A principios del XX, uno de cada 10 inmigrantes de de Barcelona era valenciano

Del libro se han hecho dos ediciones, y van ya bastantes rutas guiadas por el barrio. “En el Poblenou se han hecho el libro suyo, porque es un mundo que no estaba explicado”, dice Guillamon. Como ha recordado Kenneth Pitarch, investigador de la emigración valenciana a Barcelona, a principios del siglo XX uno de cada diez barceloneses había llegado de ese sur próximo. “Un mundo que quedó absorbido rápidamente, muchos se casaron con catalanes, se hicieron catalanes. No éramos demasiado conscientes, vivíamos en Poblenou y no sabías que el de al lado, y el del bar, también lo eran”. Esa era la historia de los Guillamon. Aunque en el barrio, muchos sí se reconocen como descendientes de esa vieja emigración. No cuesta mucho encontrar quien te explique que en verano, pasear por Zucaina, Toga, Argelita, Fanzara, Ludiente, Espadilla, Lucena, Figueroles, es como pasar por la Rambla de Poblenou. “La primera vez que fui a las fiestas, en el toro embolado, me subía a un burladero y había uno de Poblenou; corría, me subía a otro, y otro de Poblenou; volvía a correr, y lo mismo”, explicaba hace unos días un vecino del barrio. “Fue la emigración de unos cuantos pueblos del Alt Millars a unas cuantas calles de Poblenou, como las migraciones de chinos y pakistanís”, dice Guillamon. Aquí no hubo bazares, pero sí la industria auxiliar del vino, con los boteros que tocaban plata con su negocio y que dieron nombre a ese rincón.

Un topónimo inexistente

En verano, su familia iba a Arbúcies, territorio materno, así que Guillamon no comparte esa conexión estival. Tampoco el apelativo con el que los descendientes de esos pioneros, la segunda generación de pobladores del Poblenou en el XIX, se definen. Son los que vinieron del barranco del hambre. Pronunciado a la aragonesa, barranco del hambreel barranco l’hambre. No es un topónimo que exista en ningún mapa, ni en la división comarcal del País Valenciano. Y Guillamon no lo utiliza en su libro, porque en su familia nunca estuvo en circulación, y de hecho lo considera inadecuado; él mismo llegó a conocer el origen de ese término: era el nombre, únicamente, de la masía de la que provenía la familia de un vecino, el tío Marcelino, que aún conservan una foto del aquel viejo molino. Pero sea acertado o no, o se considere injustamente despectivo, o disguste más o menos, hizo fortuna, entre los mismos originarios de aquel barranco inexistente.
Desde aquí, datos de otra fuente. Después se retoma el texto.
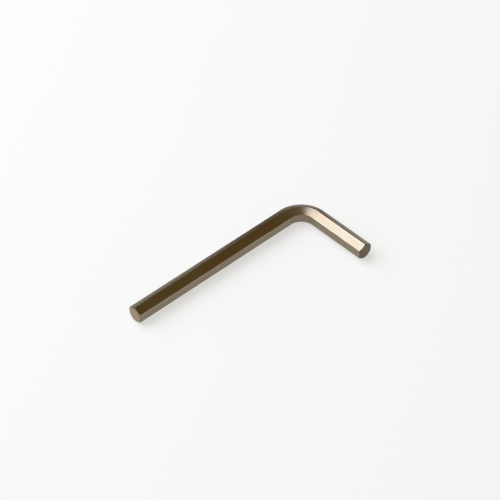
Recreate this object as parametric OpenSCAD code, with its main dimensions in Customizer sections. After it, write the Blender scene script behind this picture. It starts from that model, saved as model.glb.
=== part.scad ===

Y quedó como recuerdo de la serie de sequías que, al parecer en los años 80 del siglo XIX, provocó esa emigración hambrienta, compacta, súbita y gregaria.

Quizá los Guillamon sean de los pocos que no se reconozcan como oriundos del barranco l’hambre porque de eso, de decidir de dónde se es, de la identificación con un origen o de rechazarlo, o de acabar recuperándolo, es de lo que va el libro. “Mis abuelos eran prácticamente de aquí, pero mi padre era un personaje desarraigado, que se crió en Toga tras la guerra y decidió que era valenciano; era una ficción, una creación de una identidad. Ese es el centro del libro, cada uno es lo que quiere ser. Aunque mi padre no superara su destino”. Julià Guillamon, y eso es más que una anécdota, decidió no ser seguidor del Valencia CF, como su padre. Y se hizo del Barça.